Though some believe that fat shaming would aid efforts to reduce the prevalence of obesity, research has shown that shame actually increases the likelihood of unhealthy eating behaviors (e.g., binge eating, food restriction), avoidance of physical activity, and poorer outcomes in weight loss treatment. For example, shame often leads to yo-yo dieting and disordered relationships with food and exercise, both of which often result in weight gain and poor health. The growing rate at which children are developing eating disorders must be weighed when deliberating about how to improve children’s health. 

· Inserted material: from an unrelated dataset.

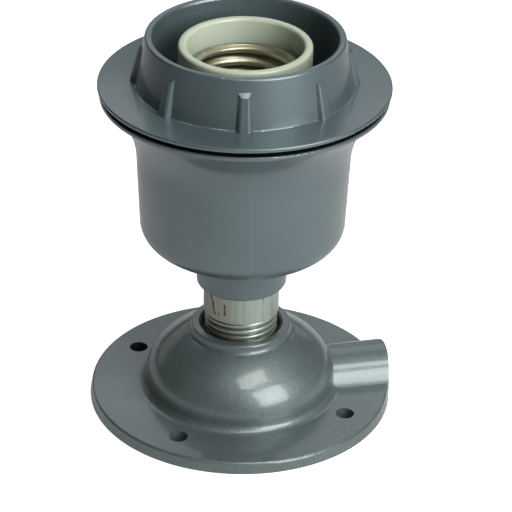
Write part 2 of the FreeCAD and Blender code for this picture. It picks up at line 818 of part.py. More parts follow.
def screw_shell():
    """The plated shell: a thin drawn wall with a wider mouth, a seat and two lugs for its screws.

    The wall stands at the mean radius of the lamp thread that is rolled into it.
    """
    body = new_body("shell_drawing")
    thick = size.shell_wall
    outer = shell_inner + thick
    seat = shell_inner - size.shell_seat_width
    mouth = size.shell_height - size.shell_mouth_height
    step = shell_mouth - outer
    outline = Outline(sketch_on(body, "shell_outline", "XZ_Plane"), seat, 0)
    outline.line(outer, 0)
    outline.line(outer, mouth - step)
    outline.line(shell_mouth, mouth)
    outline.line(shell_mouth, size.shell_height)
    outline.line(shell_mouth - thick, size.shell_height)
    outline.line(shell_mouth - thick, mouth + thick / 2)
    outline.line(shell_inner, mouth - step + thick / 2)
    outline.line(shell_inner, thick)
    outline.line(seat, thick)
    turned(body, outline.close(), "shell_turned")
    lugs = sketch_on(body, "lug_outline", "XY_Plane")
    half = size.lug_width / 2
    tip = lug_offset - size.contact_head_radius - size.lug_margin
    rectangle(lugs, tip, -half, seat + thick, half)
    rectangle(lugs, -half, tip, half, seat + thick)
    padded(body, lugs, "lugs", thick)

    tools = []
    for name, x, y in (("lug_hole_1", lug_offset, 0), ("lug_hole_2", 0, lug_offset)):
        hole = rod(name, size.contact_screw_radius + size.pocket_gap, thick * 3)
        tools.append(place(hole, x=x, y=y, z=-thick))
    return place(cut("screw_shell", body, tools), z=shell_level)


def shell_fixings():
    """The two screws through the shell's lugs, and the nut under the second one."""
    seat = shell_level + size.shell_wall
    length = size.contact_screw_length
    screws = []
    for name, x, y in (("shell_screw_x", lug_offset, 0), ("shell_screw_y", 0, lug_offset)):
        item = screw(name, size.contact_screw_radius, length,
                     size.contact_head_radius, size.contact_head_height)
        screws.append(place(item, x=x, y=y, z=seat))
    nut = block("nut_blank", size.nut_width, size.nut_width, size.nut_height)
    nut_top = size.block_height
    place(nut, x=-size.nut_width / 2, y=lug_offset - size.nut_width / 2,
          z=nut_top - size.nut_height)
    hole = rod("nut_hole", size.contact_screw_radius + size.thread_gap, size.block_height)
    place(hole, y=lug_offset)
    nut_piece = place(cut("shell_nut", nut, [hole]), z=insert_level)
    return [place(group("shell_screws", screws)), nut_piece]


def terminal(label, start, direction):
    """A brass terminal block with a tapped top hole, a wire hole and a tapped end hole."""
    body = block(f"{label}_blank", size.block_length, size.block_width, size.block_height)
    place(body, y=-size.block_width / 2)
    tapped = rod(f"{label}_tapped", size.contact_screw_radius + size.thread_gap,
                 size.block_height + OVERCUT)
    place(tapped, x=size.block_screw_place)
    wire = rod(f"{label}_wire", size.wire_hole_radius, size.wire_hole_depth + OVERCUT)
    place(wire, x=size.wire_place, z=Size.of(-OVERCUT))
    end = rod(f"{label}_end", size.terminal_screw_radius + size.thread_gap, size.block_length)
    place(end, x=size.wire_place, z=size.terminal_screw_height, axis=(0, 1, 0), angle=90)
    item = cut(label, body, [tapped, wire, end])
    return place(item, x=start * direction, z=insert_level, angle=0 if direction > 0 else 180)


def terminal_screws():
    """The two wire screws, each part-way out of its block and ready for a wire."""
    screws = []
    for name, start, direction in (("terminal_screw_shell", shell_block_start, 1),
                                   ("terminal_screw_contact", contact_block_start, -1)):
        item = screw(name, size.terminal_screw_radius, size.terminal_screw_length,
                     size.terminal_head_radius, size.terminal_head_radius * 0.7)
        out = start + size.wire_place + size.terminal_screw_length
        place(item, x=out * direction, z=insert_level + size.terminal_screw_height,
              axis=(0, 1, 0), angle=90 * direction)
        screws.append(item)
    return place(group("terminal_screws", screws))


def insert_fixings():
    """The two screws that hold the insert on the cup's pillars, with their washers."""
    seat = insert_level + size.insert_flange_height
    screws = []
    washers = []
    for side in (1, -1):
        y = size.pillar_circle * side
        ring = washer(f"insert_washer_{side % 3}", size.insert_head_radius,
                      size.insert_screw_radius + size.pocket_gap, size.washer_thickness)
        washers.append(place(ring, y=y, z=seat))
        item = screw(f"insert_screw_{side % 3}", size.insert_screw_radius, size.insert_screw_length,
                     size.insert_head_radius, size.insert_head_radius * 0.8)
        screws.append(place(item, y=y, z=seat + size.washer_thickness))
    return [place(group("insert_screws", screws)), place(group("insert_washers", washers))]


def contact_tongue():
    """The folded spring strip of the centre contact: foot, riser, flat top and turned-down tip."""
    body = new_body("tongue_strip")
    thick = size.tongue_thickness
    top = size.tongue_rise
    sketch = sketch_on(body, "tongue_outline", "XZ_Plane", -(size.tongue_width / 2))
    outline = Outline(sketch, -size.tongue_foot_end, 0)
    outline.line(-size.tongue_bend, 0)
    outline.line(-size.tongue_top_start, top)
    outline.line(size.tongue_top_end, top)
    outline.line(size.tongue_top_end + thick * 1.5, top - thick * 1.5)
    outline.line(size.tongue_top_end + thick * 2.2, top - thick * 0.8)
    outline.line(size.tongue_top_end + thick * 0.4, top + thick)
    outline.line(-size.tongue_top_start - thick * 0.7, top + thick)
    outline.line(-size.tongue_bend - thick * 0.7, thick)
    outline.line(-size.tongue_foot_end, thick)
    padded(body, outline.close(), "tongue_pad", size.tongue_width)
    screw_hole = rod("tongue_screw_hole", size.contact_screw_radius + size.pocket_gap, thick * 3)
    place(screw_hole, x=-size.tongue_screw_place, z=-thick)
    button_hole = rod("tongue_button_hole", size.button_shank + size.thread_gap, thick * 3)
    place(button_hole, z=top - thick)
    item = cut("contact_tongue", body, [screw_hole, button_hole])
    fixing = screw("contact_screw", size.contact_screw_radius, size.contact_screw_length,
                   size.contact_head_radius, size.contact_head_height)
    place(fixing, x=-size.tongue_screw_place, z=tongue_level + thick)
    return [place(item, z=tongue_level), fixing]


def contact_button():
    """The rivet on the tongue that meets the lamp's centre contact."""
    body = new_body("contact_button")
    thick = size.tongue_thickness
    head = thick + size.button_height
    side = size.button_height / 2
    clench = size.button_shank + size.button_clench
    outline = Outline(sketch_on(body, "button_outline", "XZ_Plane"), 0, -size.button_clench)
    outline.line(clench, -size.button_clench)
    outline.line(clench, 0)
    outline.line(size.button_shank, 0)
    outline.line(size.button_shank, thick)
    outline.line(size.button_radius, thick)
    outline.line(size.button_radius, head - side)
    outline.arc(size.button_radius - side, head - side, x=size.button_radius - side)
    outline.line(0, head)
    turned(body, outline.close(), "button_turned")
    return place(body, z=tongue_level + size.tongue_rise)


def checked(items):
    """Stops if any object failed or any piece is empty or invalid."""
    document.recompute()
    for item in document.Objects:
        if "Invalid" in item.State or "Error" in item.State:
            raise RuntimeError(f"{item.Name} failed: {item.State}")
    for item in items:
        if item.Shape.isNull() or not item.Shape.isValid():
            raise RuntimeError(f"{item.Label} has no valid shape")
    return items


pieces = [cast_base(), *earth_parts(), conduit_nipple(), holder_cup(), ring_gasket(), shade_ring()]
pieces += [ceramic_insert(), screw_shell(), *shell_fixings(), terminal_screws(), *insert_fixings()]
pieces += [terminal("shell_terminal", shell_block_start, 1)]
pieces += [terminal("contact_terminal", contact_block_start, -1)]
pieces += [*contact_tongue(), contact_button()]

os.makedirs("parts", exist_ok=True)
for piece in checked(pieces):
    piece.Shape.exportStep(f"parts/{piece.Label}.step")
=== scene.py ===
"""Looks of a screw lamp holder: paint, moulded plastic, zinc, rubber, ceramic and plated brass.

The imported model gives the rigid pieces. This script rolls the lamp thread into the shell, cuts
the nipple's threads, dresses every piece in its finish, and sets the floor, lamps and camera.
"""
import logging
import math
from abc import ABC, abstractmethod
from dataclasses import dataclass, field
from enum import Enum

import bmesh
import bpy
import numpy as np
from mathutils import Matrix, Vector


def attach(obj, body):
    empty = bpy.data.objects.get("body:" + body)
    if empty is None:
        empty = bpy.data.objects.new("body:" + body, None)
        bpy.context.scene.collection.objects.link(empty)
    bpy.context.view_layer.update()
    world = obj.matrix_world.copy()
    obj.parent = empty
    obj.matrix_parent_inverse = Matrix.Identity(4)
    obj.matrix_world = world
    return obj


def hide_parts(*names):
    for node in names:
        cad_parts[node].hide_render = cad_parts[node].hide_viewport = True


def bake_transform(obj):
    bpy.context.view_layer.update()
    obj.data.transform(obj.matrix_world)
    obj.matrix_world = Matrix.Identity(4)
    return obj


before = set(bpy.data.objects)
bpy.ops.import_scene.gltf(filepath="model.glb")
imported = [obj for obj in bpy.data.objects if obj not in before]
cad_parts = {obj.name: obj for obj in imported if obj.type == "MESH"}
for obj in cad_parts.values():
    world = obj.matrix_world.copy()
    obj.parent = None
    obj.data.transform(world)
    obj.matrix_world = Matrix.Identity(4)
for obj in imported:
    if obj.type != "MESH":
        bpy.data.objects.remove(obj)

log = logging.getLogger("lamp_holder")
MM = 0.001
TURN = 2 * math.pi
SHARP_ANGLE = math.radians(35)
WHITE = (1.0, 1.0, 1.0)
Colour = tuple[float, float, float]
Socket = bpy.types.NodeSocket


class Metal(Enum):
    """The bare metals of the shell, the contacts and the screws."""

    PLATED = "plated_brass"
    BARE = "bare_brass"
    ZINC = "zinc_steel"


class Rise(Enum):
    """How a ramp goes from 0 to 1."""

    STRAIGHT = "LINEAR"
    EASED = "SMOOTHSTEP"


def srgb(red: int, green: int, blue: int) -> Colour:
    """Turns a screen colour into the linear colour that a shader takes.

    Dark values are divided by 12.92. The others are raised to 2.4 after an offset of 0.055.

    Args:
        red: Red from 0 to 255.
        green: Green from 0 to 255.
        blue: Blue from 0 to 255.

    Returns:
        The linear colour.
    """
    values = np.array([red, green, blue]) / 255
    linear = np.where(values <= 0.04045, values / 12.92, ((values + 0.055) / 1.055) ** 2.4)
    return tuple(float(value) for value in linear)


# Node trees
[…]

  1. The Myth of Long-Term Intentional Weight-Loss

Even modest weight loss has been associated with significant improvements in cardiovascular health. However, this information must be weighed against studies that suggest efforts to lose weight via changes in diet and exercise routines rarely result in long-term weight loss, and that such efforts actually predict weight gain and may negatively affect health and well-being. This information holds true for pediatric obesity interventions

One question that should be asked is whether these improvements in cardiovascular health that are trying to be achieved through weight-loss can be achieved through reducing the prevalence of weight stigma instead.

  1. Parental Blame

Behavioral models of obesity in children have focused mostly on the social environment of the family. It is common for people to criticize parents of overweight or obese children because “obesity” is presumably a sign of negligent parents who are unconcerned about their children’s well-being. These types of assumptions have led to cases where children are taken from their parents and placed in foster care

Mothers, in particular, receive the most criticism for their children’s weight. Pregnant mothers are being held to higher standards of responsibility for their children’s body size by being pressured to breastfeed, eat/exercise in a particular way, and avoid gaining too much weight while pregnant. Yet there are numerous problems with “mother blaming”, ignoring the role that food insecurity and the stress of poverty plays in obesity. This complication with mother blaming demonstrates why individual solutions are not what’s called for but rather, societal changes.

What can be implied from the AAP’s recommendations is that the risks of obesity outweigh the risks associated with weight stigma and the shame, blame, anxiety/depression, eating disorders, etc. that often accompany weight-related biases and stigma. Moreover, the risks associated with weight stigma should be taken even if intentional weight loss is rarely maintained. Despite the fact that “there is still so much we have yet to discover” about obesity, the AAP still clings to the idea that “obesity treatment can be successful,” and this chance of success is enough to justify harmful recommendations. However, if the medical community continues to frame obesity as a preventable or curable health risk and expects people to take such extreme measures to avoid it, public health will not improve, and we will become increasingly less tolerant of larger bodies.

Kayla R. Mehl is a Ph.D. Candidate at the University of Washington.